Overig – Informele Ministeriële bijeenkomst van de OVSE

Voorafgaand aan het Gymnich-overleg vindt op 1 september a.s., op uitnodiging van vigerend OVSE-voorzitter Duitsland, te Potsdam een informele Ministeriële bijeenkomst van de OVSE plaats. De bijeenkomst is mede bedoeld als voorbereiding op de reguliere, jaarlijkse Ministeriële vergadering van de OVSE, welke begin december plaatsvindt in Hamburg. In Potsdam zal worden gesproken over de (veiligheids)uitdagingen in brede zin waarmee de OVSE-lidstaten geconfronteerd worden.
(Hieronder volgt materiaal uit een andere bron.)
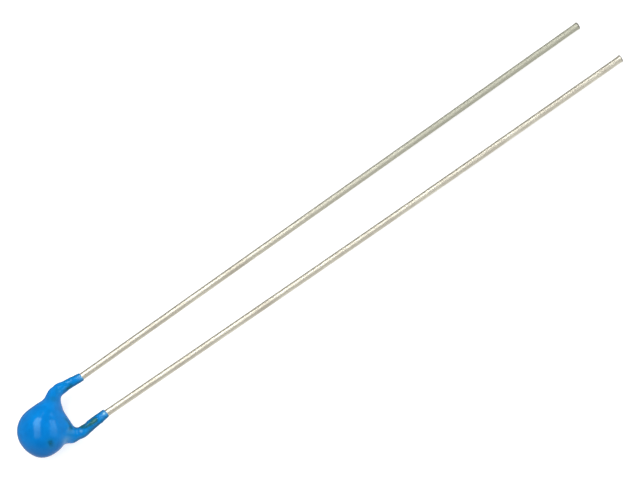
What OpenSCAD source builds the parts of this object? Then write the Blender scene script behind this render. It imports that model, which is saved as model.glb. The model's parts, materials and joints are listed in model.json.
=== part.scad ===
// NTC thermistor, bead type. A ceramic disc has a silver film fired on each face, and a tinned
// wire is soldered to each film. The head is dipped in lacquer, which also runs a few
// millimetres along both wires. The part lies on its bead and on the tips of its wires.
//
// The head is drawn with the disc's centre at the origin, its faces level, and the wires
// running along +X: the front wire on the top face at +Y, the back wire underneath at -Y.

/* [Ceramic disc] */
// Diameter of the ceramic disc
disc_d = 2.2; // [1.8:0.05:2.7]
// Thickness of the ceramic disc
disc_t = 1.0; // [0.8:0.05:1.3]
// Thickness of the silver film on each face
electrode_t = 0.02; // [0.01:0.01:0.05]
// Bare rim of ceramic left round each silver film
electrode_rim = 0.1; // [0.05:0.05:0.2]

/* [Solder] */
// Diameter of each solder joint
solder_d = 1.4; // [1:0.1:1.5]
// Solder over the top of each wire
solder_cover = 0.08; // [0.04:0.01:0.12]
// Solder left between each wire and its silver film
solder_film = 0.02; // [0.01:0.01:0.04]

/* [Wires] */
// Diameter of the tinned wire
wire_d = 0.45; // [0.3:0.05:0.5]
// Distance between the wires where they leave the lacquer
lead_pitch = 2.8; // [2.4:0.1:3.4]
// Angle by which each wire leans outwards, in degrees
lead_splay = 0.42; // [0:0.02:2]
// Bare length of the front wire
front_len = 39.15; // [10:0.05:60]
// Bare length of the back wire
back_len = 40.05; // [10:0.05:60]
// Radius of every bend, measured to the middle of the wire
bend_r = 0.8; // [0.5:0.1:0.9]
// Length of wire past the middle of its joint
wire_tail = 0.5; // [0.3:0.05:0.6]
// Distance of each joint's middle from the disc's centre, towards its wire
joint_shift = 0.25; // [0:0.05:0.25]
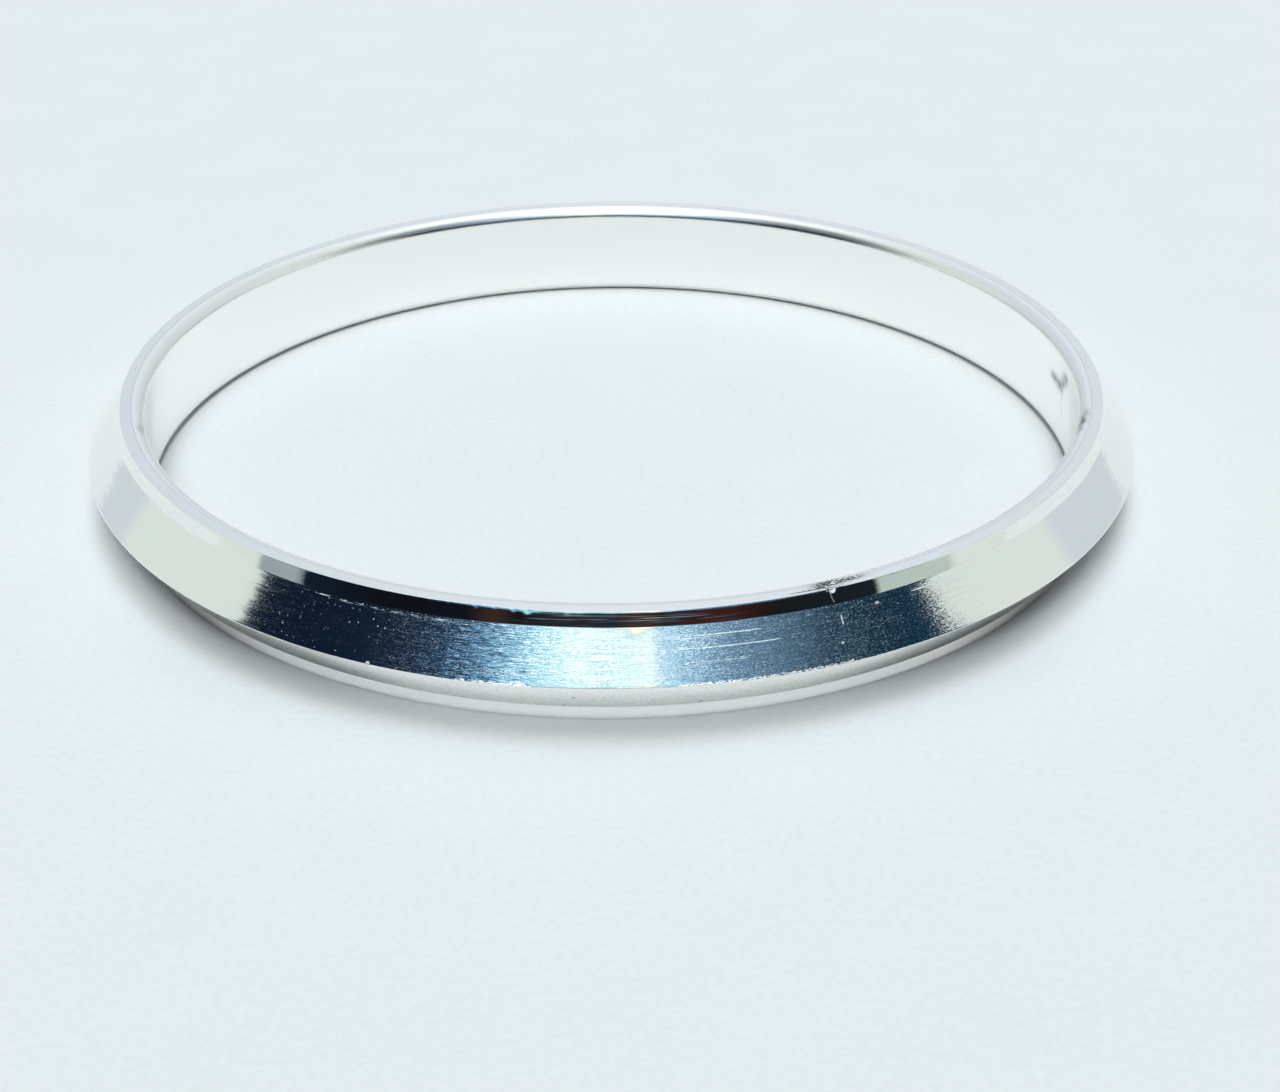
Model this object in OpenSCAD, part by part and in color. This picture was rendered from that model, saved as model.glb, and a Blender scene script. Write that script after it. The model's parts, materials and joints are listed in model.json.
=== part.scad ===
// Kada bangle: a one-piece turned silver ring that lies flat, with its axis along +Z.
// The origin is on the axis, level with the lower rim.
// The band's section is a straight inner wall with well rounded edges, a flat rim above and below,
// a narrow steep facet beside each rim, and two wide slopes that meet in a sharp ridge half way up.

/* [Wrist opening] */
// Inside diameter of the straight wall that goes round the wrist
inner_d = 66.7; // [52:0.1:80]

/* [Band] */
// Height of the band from rim to rim
band_h = 7.54; // [6:0.02:14]
// Distance from the inner wall out to the corner of the middle ridge
ridge_t = 4.25; // [3.4:0.05:6]
// Distance from the inner wall out to the outer edge of each rim
rim_w = 1.68; // [1.3:0.02:2.4]

/* [Upper facet] */
// Height of the narrow steep facet beside the upper rim
upper_facet_h = 0.91; // [0.5:0.01:2.2]
// How far that facet leans outwards over its height
upper_facet_lean = 0.36; // [0.05:0.01:0.6]

/* [Lower facet] */
// Height of the narrow steep facet beside the lower rim
lower_facet_h = 1.14; // [0.5:0.01:2.2]
// How far that facet leans outwards over its height
lower_facet_lean = 0.34; // [0.05:0.01:0.6]

/* [Rounded edges] */
// Rounding of the edge between each rim and the inner wall
inner_round = 0.92; // [0.3:0.02:1.1]
// Rounding of the edge between each rim and its narrow facet
rim_round = 0.06; // [0.03:0.01:0.15]
// Rounding of the middle ridge
ridge_round = 0.08; // [0.03:0.01:0.3]

/* [Hidden] */

inner_r = inner_d / 2;
ridge_h = band_h / 2;

// Steps in which each rounded edge is turned
ARC_STEPS = 6;
// Sides of the drawn circle, for previews
ROUND_SIDES = 240;

// Columns of the section's corners: distance out from the inner wall, height, rounding
REACH = 0;
HEIGHT = 1;
ROUNDING = 2;
corners = [
    [0,                        0,                      inner_round],
    [rim_w,                    0,                      rim_round],
    [rim_w + lower_facet_lean, lower_facet_h,          0],
    [ridge_t,                  ridge_h,                ridge_round],
    [rim_w + upper_facet_lean, band_h - upper_facet_h, 0],
    [rim_w,                    band_h,                 rim_round],
    [0,                        band_h,                 inner_round]
];

// Place of corner i in the section, counted round the list
function corner_at(i) =
    let (c = corners[(i + len(corners)) % len(corners)])
    [inner_r + c[REACH], c[HEIGHT]];

// Points of the arc of radius r that rounds corner b, which lies between a and c
function arc_points(a, b, c, r) =
    let (
        to_a = (a - b) / norm(a - b),
        to_c = (c - b) / norm(c - b),
        half_angle = acos(to_a * to_c) / 2,
        tangent = r / tan(half_angle),
        centre = b + (to_a + to_c) / norm(to_a + to_c) * r / sin(half_angle),
        start = b + to_a * tangent - centre,
        end = b + to_c * tangent - centre,
        sweep = 180 - 2 * half_angle
    )
    [for (i = [0 : ARC_STEPS])
        centre + (start * sin(sweep * (1 - i / ARC_STEPS)) + end * sin(sweep * i / ARC_STEPS)) / sin(sweep)];

// The section's outline, with its rounded edges
function section_points() = [
    for (i = [0 : len(corners) - 1])
        if (corners[i][ROUNDING] > 0)
            each arc_points(corner_at(i - 1), corner_at(i), corner_at(i + 1), corners[i][ROUNDING])
        else
            corner_at(i)
];

module bangle() {
    color([0.88, 0.89, 0.9])
        rotate_extrude($fn = ROUND_SIDES)
            polygon(section_points());
}

bangle();
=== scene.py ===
"""A silver kada bangle, lying flat on a pale floor.

The band is one closed surface, its section carried round a circle. Its burr, chips, nick and dents
are lifts of that surface along its own normal. Its scratches, specks, pits and tarnish are in its
finishes, and so are some painted shade on its lower part and rim and a painted blue reflection on
its slope.
"""
import json
import math
import bpy
import numpy as np
from mathutils import Matrix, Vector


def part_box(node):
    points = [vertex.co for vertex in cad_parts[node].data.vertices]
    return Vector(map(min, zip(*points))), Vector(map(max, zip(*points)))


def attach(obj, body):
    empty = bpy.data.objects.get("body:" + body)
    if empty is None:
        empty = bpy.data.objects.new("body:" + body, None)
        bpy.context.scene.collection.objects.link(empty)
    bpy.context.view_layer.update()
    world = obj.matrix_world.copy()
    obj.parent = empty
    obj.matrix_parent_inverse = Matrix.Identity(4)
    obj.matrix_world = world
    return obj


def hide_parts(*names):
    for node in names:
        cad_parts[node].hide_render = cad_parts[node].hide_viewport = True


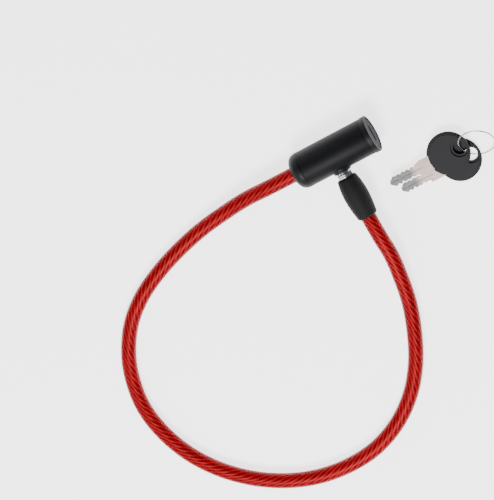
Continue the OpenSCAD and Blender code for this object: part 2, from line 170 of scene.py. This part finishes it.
def add_math(tree, operation, *values, clamp=False):
    """One sum on numbers or sockets."""
    settings = {"operation": operation, "use_clamp": clamp}
    return add_node(tree, "ShaderNodeMath", settings, dict(enumerate(values))).outputs["Value"]


def add_bump(tree, shader, height, strength, depth):
    """Raises the surface by a height, as deep as depth in millimetres."""
    bump = add_node(tree, "ShaderNodeBump", inputs={
        "Height": height, "Strength": strength, "Distance": depth * MM})
    tree.links.new(bump.outputs["Normal"], shader.inputs["Normal"])


def grained_plastic(name, dark, light, grain, roughness, depth, shine=0.5):
    """Moulded black plastic: a spark-eroded grain, slightly uneven gloss and cloudy tone."""
    material, tree, shader = start_material(name, dark, roughness=sum(roughness) / 2, ior=1.5)
    shader.inputs["Specular IOR Level"].default_value = shine
    place = add_node(tree, "ShaderNodeTexCoord").outputs["Object"]
    fine = add_noise(tree, place, grain, 3.0)
    cloud = add_noise(tree, place, 9, 2.0)
    tone = add_ramp(tree, cloud, [(0.3, dark), (0.7, light)])
    tree.links.new(tone, shader.inputs["Base Color"])
    tree.links.new(add_spread(tree, cloud, *roughness), shader.inputs["Roughness"])
    add_bump(tree, shader, fine, depth, 0.05)
    return material


def worked_metal(name, colour, shade, roughness, grain, stretch, depth=0.15):
    """Bare or plated metal: fine marks drawn out along one way, and a faint change of tone."""
    material, tree, shader = start_material(name, colour, metallic=1.0, roughness=sum(roughness) / 2)
    place = add_node(tree, "ShaderNodeTexCoord").outputs["Object"]
    drawn = add_node(tree, "ShaderNodeMapping", inputs={"Vector": place, "Scale": stretch})
    marks = add_noise(tree, drawn.outputs["Vector"], grain, 4.0)
    tone = add_ramp(tree, marks, [(0.25, shade), (0.65, colour)])
    tree.links.new(tone, shader.inputs["Base Color"])
    tree.links.new(add_spread(tree, marks, *roughness), shader.inputs["Roughness"])
    add_bump(tree, shader, marks, depth, 0.02)
    return material


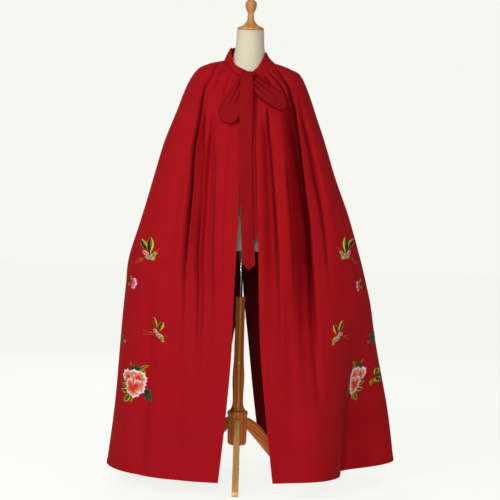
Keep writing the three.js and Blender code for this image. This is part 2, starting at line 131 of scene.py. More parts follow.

Deze zijn immers van invloed op het functioneren van de gehele organisatie, waaronder de drie dimensies (politiek-militair, economisch en ecologisch en de menselijke dimensie) en de autonome instellingen van de OVSE.

Tijdens de bijeenkomst in Potsdam zal het kabinet het belang benadrukken van het onafhankelijk functioneren van de autonome instellingen van de OVSE, te weten de Hoge Commissaris voor de Nationale Minderheden (HCNM), de Office for Democratic Institutions and Human Rights (ODIHR) en de OVSE Vertegenwoordiger voor de Vrijheid van de Media (RFoM). Verder zal het kabinet het belang bepleiten, zowel binnen de OVSE als daarbuiten, van contacten met Rusland over vertrouwenwekkende maatregelen. Het Weens Document en het Open Skies verdrag zijn twee van de weinige instrumenten die nog kunnen bijdragen aan het verbeteren van de wederzijdse militaire transparantie en het vermijden van incidenten en ongevallen. Ondanks de gebrekkige Russische wil om betekenisvolle stappen te zetten bij de modernisering van het Weens Document, acht het kabinet het van belang om te blijven zoeken naar mogelijkheden voor een herziening van dit document. Over de bijeenkomst te Potsdam zal uw Kamer nadien op de gebruikelijke wijze nader worden geïnformeerd.